Bolanle: Are your comics mainly illustrative?
Isis: They are both illustrative with a compelling narrative, too. My latest story is a fictionalised biographical comic about the life of Eugene Burkins, who was the inventor of the Burkins automatic machine gun in the 20th century. I find his story fascinating.
Eugene had no formal education and started life as a shoeshine boy. By looking at machine guns mounted on ships, he crafted a prototype for a machine gun and gained patronage from wealthy black businessmen who he then went into business with and manufactured the product at scale. I had never learned about him before, but once I'd heard this story, I felt compelled to make a comic about it.
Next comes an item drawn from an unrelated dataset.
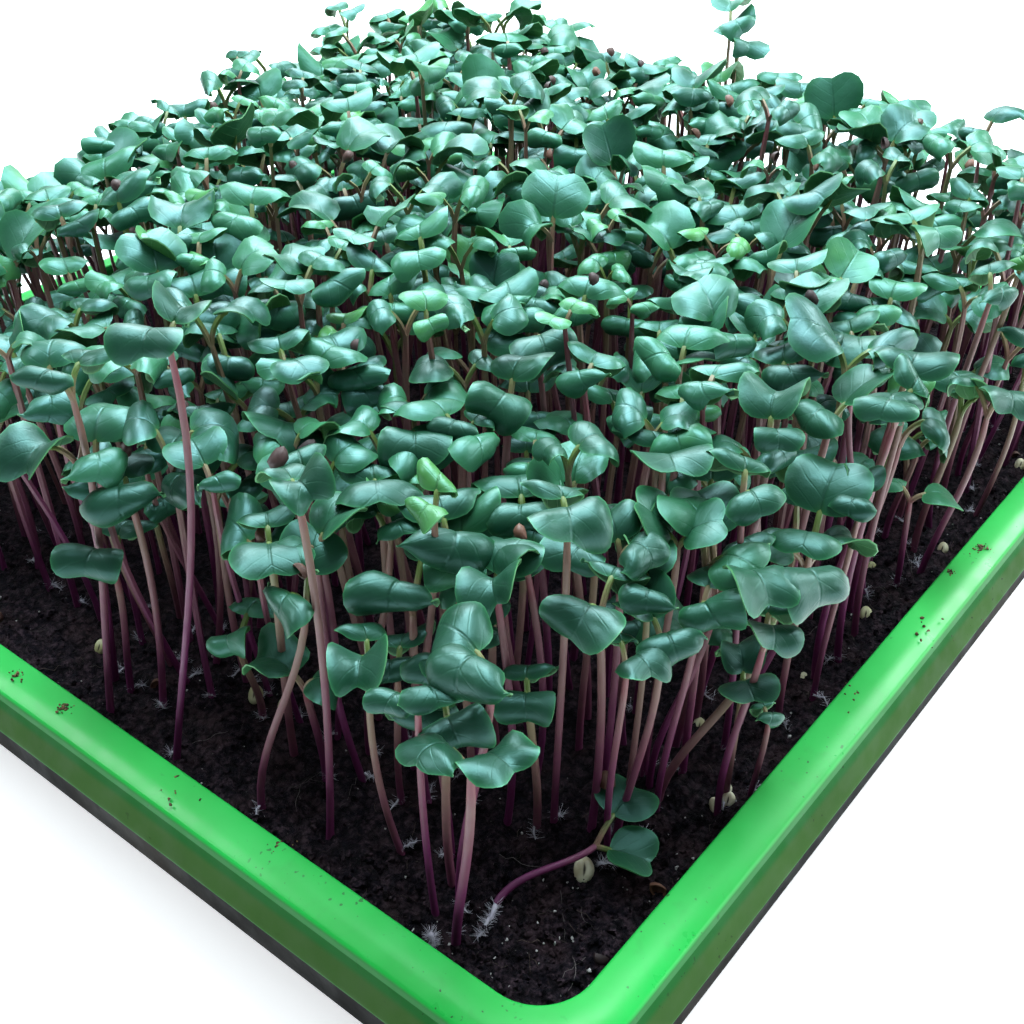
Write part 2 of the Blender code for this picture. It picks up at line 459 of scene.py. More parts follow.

Bolanle: I have never heard of Eugene Burkins either. Quite a few guns feature in your work. Can you tell me a bit more about the idea of these guns in your artwork?
Isis: The gun is a provocative symbol. It's a powerful symbol. When I was reading Huey P Newton's autobiography 'Revolutionary Suicide', he talked about the power of the symbol of a gun and how, in a way, it was used as a litmus test because people who were serious about his ideas would shy away from the symbol of a gun. So it was like, it pushed away people who weren't serious about his thoughts or who were easily frightened.
Bolanle: I have such a deep connection with your painting 1791, I have no idea what that date means, but I'm drawn to the bold numbers on the red background.
Isis: Quite simply, 1791 is the beginning of the Haitian Revolution. It was the Haitians that began the process for the abolition of slavery in the world. Led by Toussaint Louverture, the Haitians defeated the French, Spanish and English. 1791 is one of the most important dates for Africans everywhere in the world. However, analysing the event from a world perspective, every culture, and every civilisation has had slavery, right from the Asians to Africans to Europeans. Even Spartacus was a slave, but only once in history were slaves able to fulfil a complete revolution and create their own state. Haiti is singular, not just for Black people and Africans, but for the entire world. It gives me goosebumps thinking about the moment's significance.
Bolanle: Earlier on, you mentioned reading Huey P Newton's autobiography, are there any other books that have influenced you lately?
Isis: Cypherpunks by Julian Assange influenced a piece I made titled 'Rats in the Opera House'. In the book, Assange is having a conversation with the journalist Jacob Appelbaum and a few other guys, and he paints a very bleak picture of the future. As a metaphor for humans, he talks about a world in which only smart rats will be able to navigate a post-privacy society, those who are, as he puts it, ‘the high tech rebel elite’. I don't necessarily agree with him there. I think there’s something to be said about the interplay between simplicity and complexity. And there are interesting examples of the triumph of simplicity.
I also spent a lot of time reading pre-colonial African history texts such as the Tarikh al-Sundan (written in Arabic it is a West African chronicle that provides the history of the Songhay Empire, which was the largest state in Africa in the 15th and 16th century).
I sometimes find inspiration from historical practices, like the West African griots (storytellers) and their capacity to memorise vast amounts of information. They’ve served as inspiration for more than one of my comics.
Bolanle: Talking about tech, you are creating a non-fungible token (NFT) with help from Yahoo. Are you enjoying the process?
Isis: The thing that interests me the most about NFTs is the community around creating and selling NFT's. Some of the discussions that you'll see on Twitter are interesting. I was reading a thread the other day about how someone can justify value in a JPEG at £1m? As an artist, I understand that value doesn't just come from the material aspect of a piece of art. If I buy a canvas for £10 and spend £5 painting, it doesn't mean my work is worth £15, so discussions around the price and worth of NFTs are fascinating.
Bolanle: You are currently part of Disrupt Space, the visual Black arts agency. What is it like?
Isis: It is brilliant. There is a unity of purpose with the group. Very quickly, we all sort of started calling ourselves the ‘Disrupt family’, everybody's supportive. We are all developing as artists as a result of being part of this space.